La finance comportementale permet de décrypter ces dérèglements : peur de rater une opportunité, emballements collectifs, excès de confiance… Ici, l’émotion guide plus que la raison. Les variations extrêmes de cours rappellent combien l’équilibre est fragile entre opportunités et risques dans ce secteur en perpétuel mouvement.
Vers une prise de décision plus éclairée : repères pratiques pour investir avec lucidité
Les apports de la finance comportementale révèlent combien l’approche purement rationnelle trouve ses limites. Pourtant, des outils existent pour renforcer la discipline et limiter l’impact des biais. La stratégie d’investissement systématique gagne ici tout son sens : fixer des règles précises, investir à intervalles réguliers, rester imperméable à la panique ou à l’euphorie ambiante.
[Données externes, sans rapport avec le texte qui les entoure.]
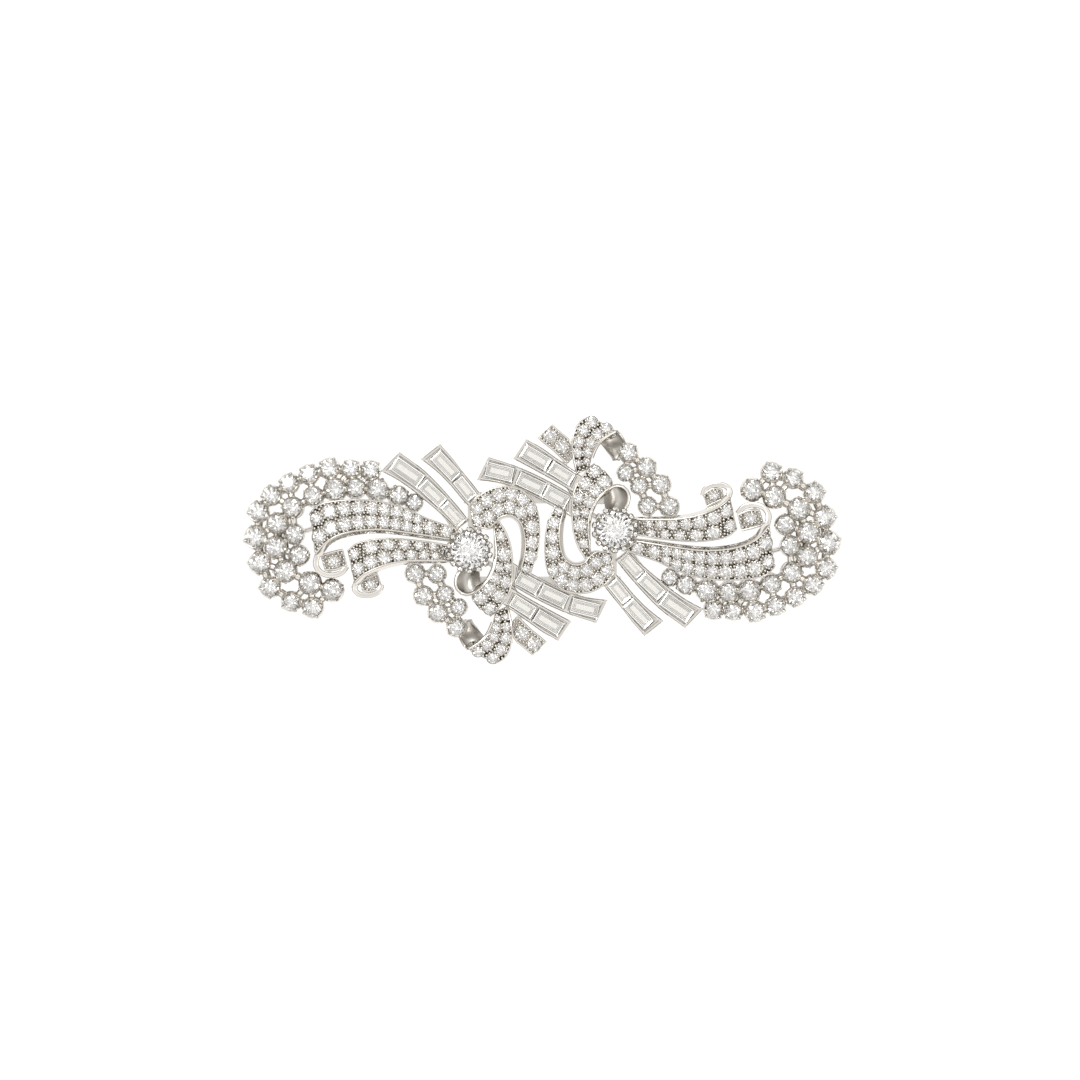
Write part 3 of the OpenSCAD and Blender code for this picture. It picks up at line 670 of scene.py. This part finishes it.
def bead():
    # a grain of metal: a low dome on a stem that reaches down into the ground
    return turned([(0, -2.4), (0.9, -2.4), (1, 0), (0.72, 0.66), (0, 0.95)], 7)


def collet():
    # the cup of an open setting, 1 high: a rim, a groove cut round it, a second band and a tapered foot
    inner = [(0, -0.92), (0.5, -0.44), (0.88, 0)]
    outer = [(0.92, 0.01), (0.97, -0.03), (1.1, -0.2), (1.13, -0.32), (1.06, -0.37), (1.05, -0.43),
             (1.12, -0.48), (1.11, -0.7), (1.06, -1), (0, -1)]
    return turned(inner + outer, 18)


def claws(count, path, turn, sides=6, wide=1.0, shape=None):
    # a ring of claws; turn shifts the first, in steps of the ring
    shape = shape or newShape()
    for k in range(count):
        claw(shape, 2 * math.pi * (k + turn) / count, path, sides, wide)
    return shape


print("node trees and master pieces made")

# Ribbons: a raised bright rim on both edges and a sunk ground between them for the stones. All sizes in mm
ribbonSizes = {
    "rim": 0.3,
    "ground": 0.9,
    "thick": 1.3,
    "stepsPerRow": 6,
    "endWall": 0.8,  # as a share of the rim
    "endDrop": 0.02,
    "endRim": 0.26,  # kept free between the last stones of a long ribbon and its end
    "level": 1.3,  # how strongly the stones are turned from the ribbon's lean to level
    "lift": 2.2,  # and how far that lifts them
    "sunk": 0.06,
    "stoneGap": 0.03,
    "beadSize": 0.23,
    "beadPitch": 0.5,
    "beadStep": 0.16,  # from one place tried for a bead to the next
    "beadToStone": 0.06,
    "beadToRim": 0.1,
}


def bothEdges(rows, s, profile):
    # a cross section with one profile at both edges. Columns of profile: inward, down
    a, b = spot(rows, s, -1), spot(rows, s, 1)
    _, across, above = axesAt(rows, s)
    left = [a + across * x - above * d for x, d in profile]
    right = [b - across * x - above * d for x, d in reversed(profile)]
    return left + right


def ribbonShape(shape, rows, sizes):
    rim = sizes["rim"]
    profile = [(0, sizes["thick"]), (0, 0.16), (0.05, 0.05), (0.13, 0), (rim - 0.1, 0), (rim - 0.02, 0.05),
               (rim, 0.16), (rim + 0.02, sizes["ground"])]
    rings = [bothEdges(rows, s, profile) for s in placesOn(rows, sizes["stepsPerRow"])]
    first = len(shape["faces"])
    addRings(shape, rings)
    # the ground is the strip between the two halves of each ring
    half, full = len(profile) - 1, len(rings[0])
    skin = (len(rings) - 1) * full
    shape["marks"]["ground"] += [1.0 if k % full == half else 0.0 for k in range(skin)]
    for s, way in ((0, 1), (len(rows) - 1, -1)):
        crossWall(shape, rows, s, way, rim * sizes["endWall"], sizes["thick"], sizes["endDrop"])
    shape["marks"]["ground"] += [0.0] * (len(shape["faces"]) - first - skin)


def crossWall(shape, rows, s, way, wide, tall, drop, bevel=0.08, reach=0.985):
    # a wall across a ribbon or channel, from edge to edge; way says to which side of s it stands, 0 for both
    along, _, above = axesAt(rows, min(max(s, 0.001), len(rows) - 1.001))
    low, high = (-wide / 2, wide / 2) if way == 0 else (min(0, way * wide), max(0, way * wide))
    edge = min(bevel, wide / 4)
    profile = [(low, tall), (low, drop + edge), (low + edge, drop), (high - edge, drop), (high, drop + edge),
               (high, tall)]
    rings = []
    for v in (-reach, reach):
        p = spot(rows, s, v)
        rings.append([p + along * x - above * d for x, d in profile])
    addRings(shape, rings)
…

L’accumulation rationnelle, investir une somme fixe à chaque échéance, permet de lisser le coût moyen pondéré d’un actif. Cela protège le portefeuille des emballements passagers, des modes et des à-coups brutaux. Les algorithmes et l’automatisation des ordres deviennent alors des alliés, limitant l’emprise des biais émotionnels.
Quelques repères concrets :
- Définir des objectifs chiffrés, adossés à une évaluation du potentiel de croissance et à l’analyse des flux de trésorerie futurs.
- Privilégier des méthodes de valorisation éprouvées (DCF, multiples comparables) plutôt que de suivre la rumeur ou la tendance du moment.
- Réexaminer régulièrement la cohérence de la stratégie d’investissement programmée, en la confrontant aux rendements attendus et à l’évolution du marché.
La diversification du portefeuille, la vigilance sur la liquidité, l’appui sur l’analyse fondamentale offrent d’autres garde-fous. L’investisseur lucide affine ses outils, ajuste sa trajectoire et garde en tête que la volatilité n’est pas un synonyme de potentiel. Rester maître de ses décisions, c’est déjà s’offrir une longueur d’avance sur la foule.